Far from being a "mockery of justice, " the evidence of Mr. Corley's performance in this matter, pursuing a motion to learn the identity of the confidential informant, successfully negotiating an amendment from more serious charges to a less serious charge, demonstrates that advice of Petitioner's attorney was well within the range of competence expected and demanded of an attorney in a criminal case. This Court rules Petitioner has failed to establish that his former attorney's conduct was deficient under Strickland.
Further, based upon the total lack of evidence cited above, this Court rules Petitioner has failed to prove his claim that his former attorney in anyway "misled" Petitioner into the plea to the amended charge in P2/2002-2748B.
E
Prejudice
This Court will address Petitioner's claim that his former attorneys were ineffective, resulting in his pleas, thereby prejudicing him notwithstanding its earlier findings. If and when an applicant is able to demonstrate that counsel's performance was deficient under the Strickland test, the applicant then bears the burden of proving that prejudice actually resulted from the deficient performance. See Strickland, 466 U.S. at 668; Chalk v. State, 949 A.2d 395, 399 (R.I. 2008).
To prove prejudice under the second part of the Strickland analysis, "[t]he defendant must show that there is a reasonable probability that, but for counsel's unprofessional errors, the result of the proceeding would have been different. A reasonable probability is a probability sufficient to undermine confidence in the outcome." Strickland, 466 U.S. at 694. This part of the test focuses on the reliability of the outcome of the proceeding. The errors committed by defense counsel must be so serious and severe as to "warrant setting aside the judgment of a criminal proceeding." Id. at 691.
When a court is faced with a claim of ineffective assistance of counsel, "in a plea situation, the defendant must demonstrate a reasonable probability that but for counsel's errors, he or she would not have pleaded guilty and would have insisted on going to trial." State v. Figueroa, 639 A.2d 495, 500 (R.I. 1994) (citing Hill, 474 U.S. at 59).
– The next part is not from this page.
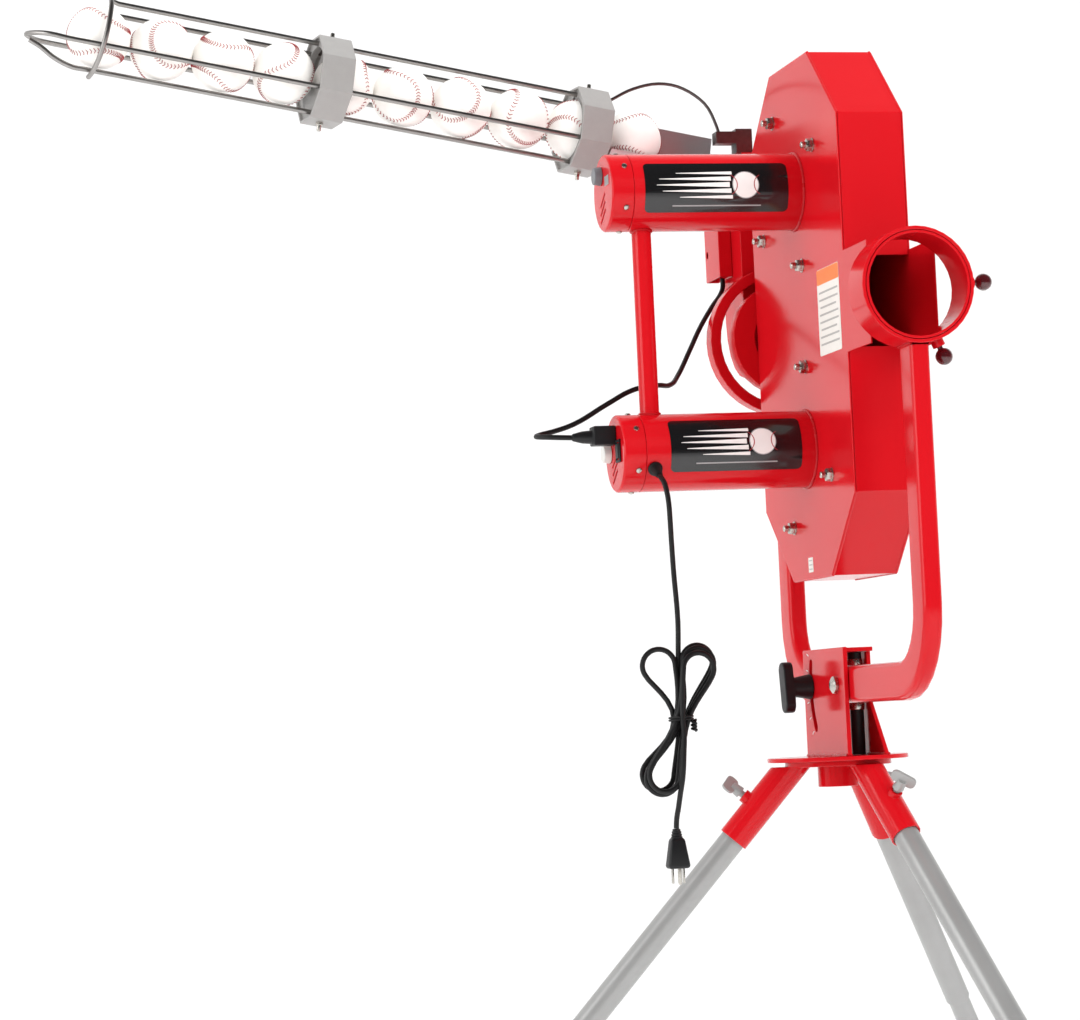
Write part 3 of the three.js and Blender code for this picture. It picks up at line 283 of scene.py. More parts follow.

A "reasonable probability" in these matters requires Petitioner to prove more than just saying "If my attorneys had provided me the advice, I would have gone to trial." It requires that Petitioner show the motion to suppress would have been successful.
Even if a petitioner is able to satisfy the first part of the Strickland test by showing that counsel's performance was objectively unreasonable considering all of the circumstances, the petitioner then must go on to establish that counsel's performance resulted in serious prejudice that undermined his or her right to a fair trial. See Strickland, 466 U.S. at 694; Brown, 964 A.2d at 527. Under this second part of the Strickland analysis, "the defendant must show that there is a reasonable probability that, but for counsel's unprofessional errors, the result of the proceeding would have been different. A reasonable probability is a probability sufficient to undermine confidence in the outcome." Strickland, 466 U.S. at 694.
This second part of the test focuses on the reliability of the outcome of the proceeding. Thus, even if a petitioner is successful in demonstrating that his or her counsel committed unreasonable errors, he or she still must be able to show that those errors "actually had an adverse effect on the defense, " and not simply "some conceivable effect" since "virtually every act or omission of counsel would meet that test." Id. at 693. The United States Supreme Court has made clear that "an error by counsel, even if professionally unreasonable, does not warrant setting aside the judgment of a criminal proceeding if the error had no effect on the judgment." Id. at 691, (emphasis added); see also Brown, 964 A.2d at 528 (when counsel's performance is "deficient in a number of respects, then the possibility is greater that an accumulation of serious shortcomings prejudiced the defendant to a sufficient degree to meet the Strickland requirement") (citation omitted).
In P2/2000-1178A, Petitioner at his hearing testified, "I would have definitely moved forward with the suppression" had his attorney told him there could have been grounds to do so. In P2/01-1539A, Petitioner testified at his hearing "Yes. As the previous cases, I would have proceeded because I believe I would have seen clearly the violation, the intrusion in this case" had his attorney told him it was a possibility to file a motion to suppress. In P2/2002-2748B, Petitioner testified had his attorney told him ". . . they didn't have a witness . . . they never truly have (sic) an informant . . ." and ". . . I believe I would have proceeded to trial . . ."
See Pet's Ex.1, Full at 19: 2-5.
See Pet's Ex.1, Full at 25: 18-25, 26: 1.
See Pet's Ex.1, Full at 30: 16-20, 31: 2-6.
Even if the court accepted all of this testimony as totally credible, this testimony standing alone does not demonstrate a reasonable probability that his motion(s) to suppress would have been successful. See Strickland, 466 U.S. at 694; Brown, 964 A.2d at 527. This is particularly true in P2/2002-2748B when there is not a scintilla of proof of the predicate facts.
IV
Conclusion
For all the reasons stated in this Decision, this Court denies Petitioner's Petition for Post-Conviction Relief in its entirety. This Court finds that there were no professional errors committed by any of his prior attorneys.
Counsel are directed to confer and to submit to this Court forthwith for entry an agreed upon form of order and judgment consistent with this Decision.